Was it Midori (or the other one) who just played in DC and leavened her Beethoven program with Crumb(!) and Webern? My curiosity was piqued, and I pulled out the 'Kremerata Musica' cd of works by the Big 3.

All of Webern's music for violin/piano and cello/piano seem to last less than 10mins., but my!, what compactness. The 2 Pieces (1899) for cello/piano still have a Brahmsian autumnal quality, but the 4 Pieces (1910) for violin.piano are a real find. These are dark and enigmatic pieces pulled from the unconscious. There is one section of a strangely rocking minor third repeated almost in minimalist fashion. I could barely hear the inward Langsam.

Frankly, the 3 Small Pieces (1914) for cello/piano, and the Cello Sonata (1914; 1:45) both go by so quickly that I can barely remember what just happened. The Cello Sonata is one arch, very dark.
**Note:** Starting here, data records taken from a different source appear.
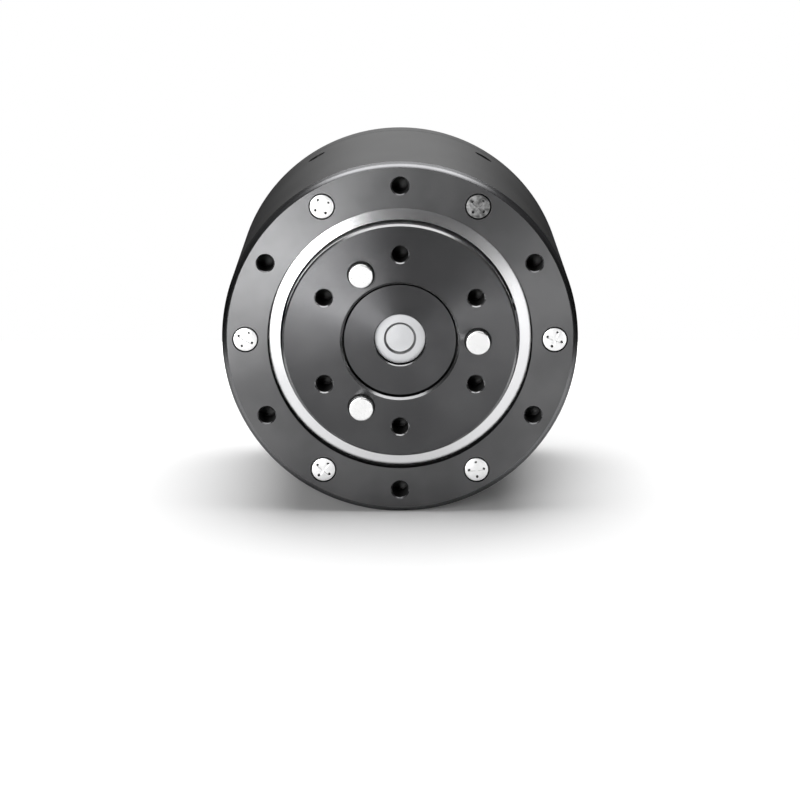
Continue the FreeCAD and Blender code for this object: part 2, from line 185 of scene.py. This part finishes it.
# Metal turned on a lathe: fine marks run round the Y axis over faces, walls and chamfers alike. Its grooves tilt the
# normal by the spread, which is less on walls than on faces, and a face is dished by a small slope outwards
def turnedMetal(name, look):
    grooves = {"pitch": 0.061, "detail": 3.0}
    clouds = {"scale": 90.0, "detail": 3.0, "from": 0.35, "to": 0.65, "roughness": 0.04}
    material, wire = newMaterial(name)
    place = objectPlace(wire)
    x, y, z = place.parts()
    radius = wire.maths("SQRT", x * x + z * z)
    across = (radius + y) * (1 / mm)
    around = wire.node("ShaderNodeCombineXYZ", None, {0: z * -1.0, 2: x})
    toWorld = {"vector_type": "VECTOR", "convert_from": "OBJECT", "convert_to": "WORLD"}
    around = wire.node("ShaderNodeVectorTransform", toWorld, {0: around}).vector("NORMALIZE")
    plain = wire.node("ShaderNodeNewGeometry", None, None, "Normal")
    outwards = around.vector("CROSS_PRODUCT", plain)
    marks = wire.node("ShaderNodeTexNoise", {"noise_dimensions": "1D"},
                      {"W": across * look["markRate"], "Detail": grooves["detail"]})
    fine = wire.maths("SINE", across * (2 * math.pi / grooves["pitch"]))
    facing = plain.parts()[1] * -1.0
    depth = wire.maths("ABSOLUTE", facing) * (look["spread"] - look["wallSpread"]) + look["wallSpread"]
    tilt = fine * depth + (marks - 0.5) * look["marks"] + facing * look["dish"]
    bent = plain.vector("ADD", outwards.scaled(tilt)).vector("NORMALIZE")
    cloud = noise(wire, place, clouds["scale"], clouds["detail"])
    colour = cloud.step(clouds["from"], clouds["to"]).blend(rgb(*look["dark"]), rgb(*look["light"]))
    rough = look["roughness"] + (cloud - 0.5) * clouds["roughness"]
    finishMaterial(wire, {"Base Color": colour, "Metallic": 1.0, "Roughness": rough, "Normal": bent,
                          "Specular Tint": grey(look["grazing"])})
    return material


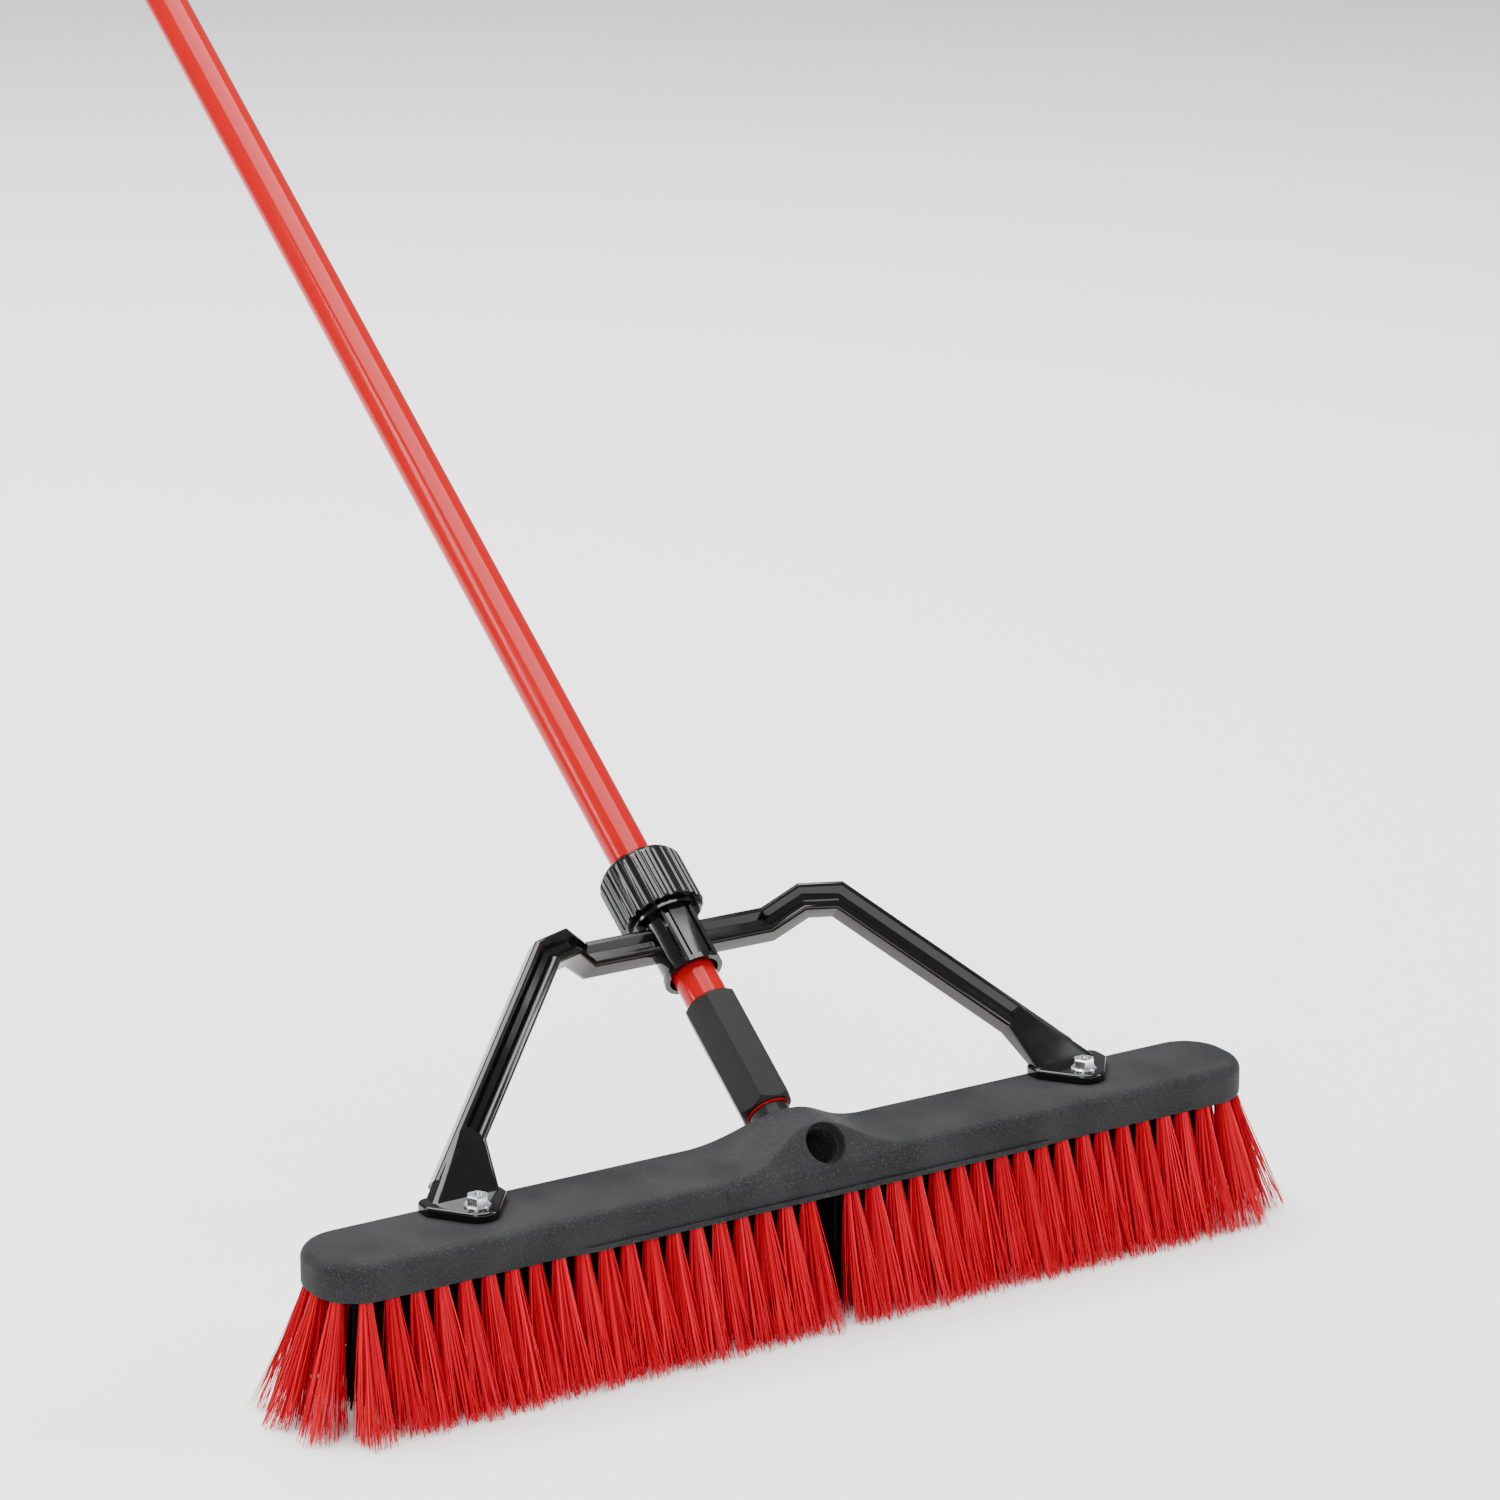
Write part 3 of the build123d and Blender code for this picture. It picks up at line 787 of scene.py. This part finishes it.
class BROOM_OT_stage(bpy.types.Operator):
    """Lay the pale floor and set the soft studio lights and the camera"""

    bl_idname = "broom.stage"
    bl_label = "Stage"

    def execute(self, context):
        scene = context.scene
        settings = scene.broom_stage
        self.lay_floor(scene)
        self.set_world(scene)
        target = Vector(settings.aim)
        self.add_softbox(scene, "Overhead softbox", (0.0, 1.6, 4.2), OVERHEAD_AIM, 4.5, 4.5, 620.0)
        self.add_softbox(scene, "Key softbox", (-2.3, -2.6, 2.0), target, 1.3, 1.6, 75.0)
        self.add_softbox(scene, "Right strip", (2.6, -1.3, 1.5), target, 0.35, 2.6, 48.0)
        self.add_softbox(scene, "Left strip", (-2.5, 1.3, 1.5), target, 0.3, 2.6, 40.0)
        data = bpy.data.cameras.new("Camera")
        data.lens = settings.lens
        data.sensor_width = SENSOR_WIDTH
        data.clip_end = CLIP_END
        camera = bpy.data.objects.new("Camera", data)
        scene.collection.objects.link(camera)
        a, e = settings.azimuth, settings.elevation
        back = Vector((math.sin(a) * math.cos(e), -math.cos(a) * math.cos(e), math.sin(e)))
        camera.location = target + back * settings.distance
        camera.rotation_euler = (math.pi / 2 - e, 0, a)
        bpy.context.scene.camera = camera
        return {"FINISHED"}

    def lay_floor(self, scene):
        """One plain pale sheet at the bristles' tips."""
        mesh = bpy.data.meshes.new("floor")
        corners = [(x * FLOOR_HALF, y * FLOOR_HALF, 0) for x, y in ((-1, -1), (1, -1), (1, 1), (-1, 1))]
        mesh.from_pydata(corners, [], [(0, 1, 2, 3)])
        material, shader = new_material("Pale Floor", roughness=0.9, specular=0.1)
        shader.inputs["Base Color"].default_value = FLOOR_TONE
        mesh.materials.append(material)
        floor = bpy.data.objects.new("floor", mesh)
        scene.collection.objects.link(floor)

    def set_world(self, scene):
        """A soft even white all round."""
        world = bpy.data.worlds.new("Studio")
        world.use_nodes = True
        background = world.node_tree.nodes["Background"]
        background.inputs["Color"].default_value = (1, 1, 1, 1)
        background.inputs["Strength"].default_value = WORLD_STRENGTH
        scene.world = world

    def add_softbox(self, scene, name, place, target, width, height, power):
        """A rectangular area light that faces its target."""
        data = bpy.data.lights.new(name, "AREA")
        data.shape = "RECTANGLE"
        data.size = width
        data.size_y = height
        data.energy = power
        light = bpy.data.objects.new(name, data)
        light.location = place
        light.rotation_euler = (target - Vector(place)).to_track_quat("-Z", "Y").to_euler()
        scene.collection.objects.link(light)


class BROOM_PT_panel(bpy.types.Panel):
    """Lists the broom's pieces"""

    bl_label = "Push Broom"
    bl_idname = "BROOM_PT_panel"
    bl_space_type = "VIEW_3D"
    bl_region_type = "UI"
    bl_category = "Broom"

    def draw(self, context):
        layout = self.layout
        for operator in STEPS:
            layout.operator(operator)
        scene = context.scene
        for group in (scene.broom_bristles, scene.broom_finish, scene.broom_stage):
            box = layout.box()
            for name in group.bl_rna.properties.keys():
                if name not in ("rna_type", "name"):
                    box.prop(group, name)


STEPS = (
    "broom.stage",
    "broom.block",
    "broom.brace",
    "broom.handle",
    "broom.black_bristles",
    "broom.red_bristles",
)
CLASSES = (
    BroomBristleSettings,
    BroomFinishSettings,
    BroomStageSettings,
    BROOM_OT_stage,
    BROOM_OT_block,
    BROOM_OT_brace,
    BROOM_OT_handle,
    BROOM_OT_black_bristles,
    BROOM_OT_red_bristles,
    BROOM_PT_panel,
)


def register():
    """Makes the broom's settings, operators and panel known to Blender."""
    for cls in CLASSES:
        bpy.utils.register_class(cls)
    bpy.types.Scene.broom_bristles = bpy.props.PointerProperty(type=BroomBristleSettings)
    bpy.types.Scene.broom_finish = bpy.props.PointerProperty(type=BroomFinishSettings)
    bpy.types.Scene.broom_stage = bpy.props.PointerProperty(type=BroomStageSettings)


def unregister():
    """Takes them out again."""
    del bpy.types.Scene.broom_bristles
    del bpy.types.Scene.broom_finish
    del bpy.types.Scene.broom_stage
    for cls in reversed(CLASSES):
        bpy.utils.unregister_class(cls)


def main():
    """Builds the whole scene."""
    register()
    for step in STEPS:
        area, name = step.split(".")
        getattr(getattr(bpy.ops, area), name)()


if __name__ == "__main__":
    main()
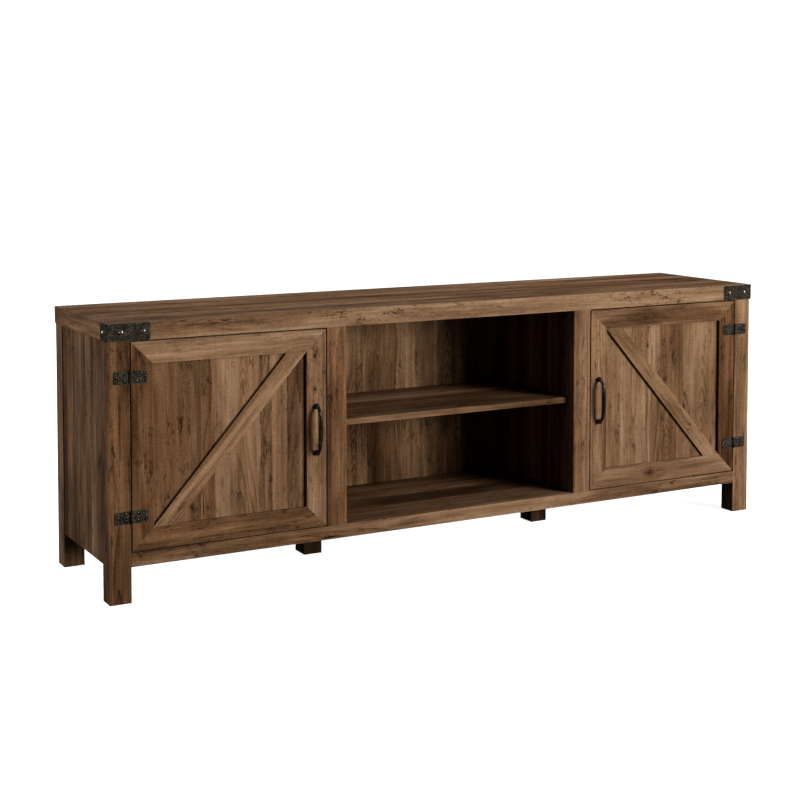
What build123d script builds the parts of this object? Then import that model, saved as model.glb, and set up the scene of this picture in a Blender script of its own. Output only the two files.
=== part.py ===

I do believe this represents Webern's music for 'Piano Trio', and, I don't recall him writing anything else like this. The sax Concerto is the next step up, no? (of course, not considering his other 'string' music)

I would have liked to hear Midori (or the other lady) play these epigrams. The review was much more favorable to her Webern than her LvB (played 'too easy' or something).


Does anyone have a better grasp on these pieces who would like to comment?